LA SOLIDARITÉ DUE À LA DIVISION DU TRAVAIL OU ORGANIQUE


I

La nature même de la sanction restitutive suffit à montrer que la solidarité sociale à laquelle correspond ce droit est d’une tout autre espèce.

Ce qui distingue cette sanction, c’est qu’elle n’est pas expiatoire, mais se réduit à une simple remise en état. Une souffrance proportionnée à son méfait n’est pas infligée à celui qui a violé le droit ou qui le méconnaît ; il est simplement condamné à s’y soumettre. S’il y a déjà des faits accomplis, le juge les rétablit tels qu’ils auraient dû être. Il dit le droit, il ne dit pas de peines. Les dommages-intérêts n’ont pas de caractère pénal ; c’est seulement un moyen de revenir sur le passé pour le restituer, autant que possible, sous sa forme normale.
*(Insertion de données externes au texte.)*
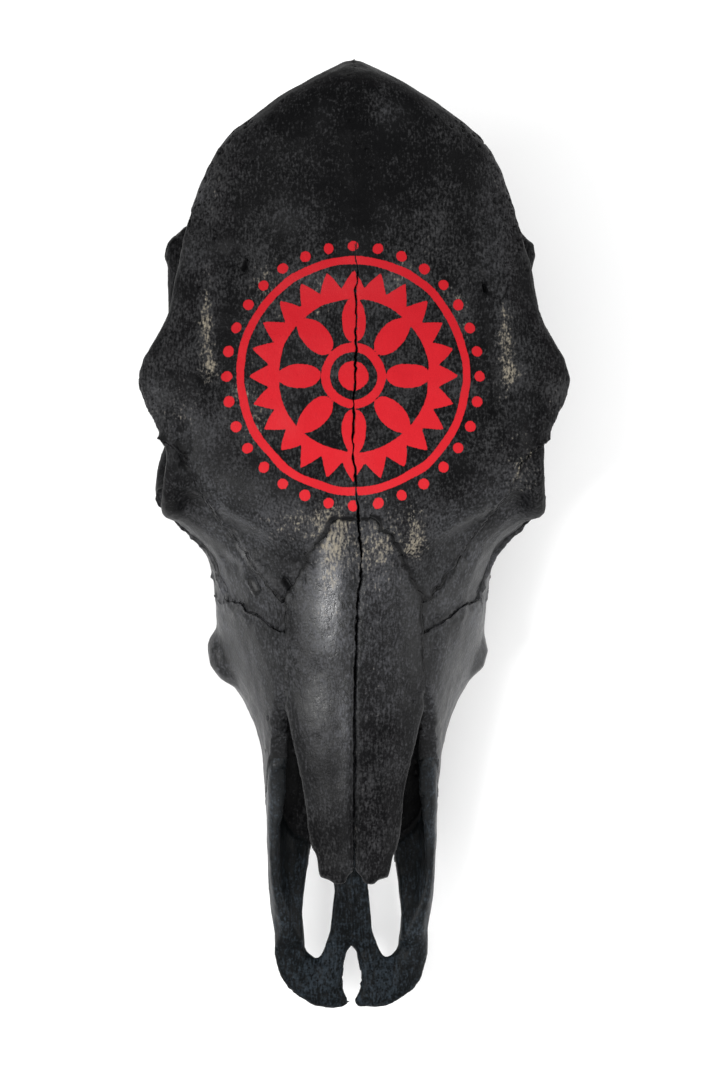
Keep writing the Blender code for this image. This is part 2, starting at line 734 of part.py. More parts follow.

M. Tarde a cru, il est vrai, retrouver une sorte de pénalité civile dans la condamnation aux dépens, qui sont toujours à la charge de la partie qui succombe[1]. Mais, pris dans ce sens, le mot n’a plus qu’une valeur métaphorique. Pour qu’il y eût peine, il faudrait tout au moins qu’il y eût quelque proportion entre le châtiment et la faute, et, pour cela, il serait nécessaire que le degré de gravité de cette dernière fût sérieusement établi. Or, en fait, celui qui perd le procès paie les frais quand même ses intentions seraient pures,

  1. Tarde, Criminalité comparée, 113.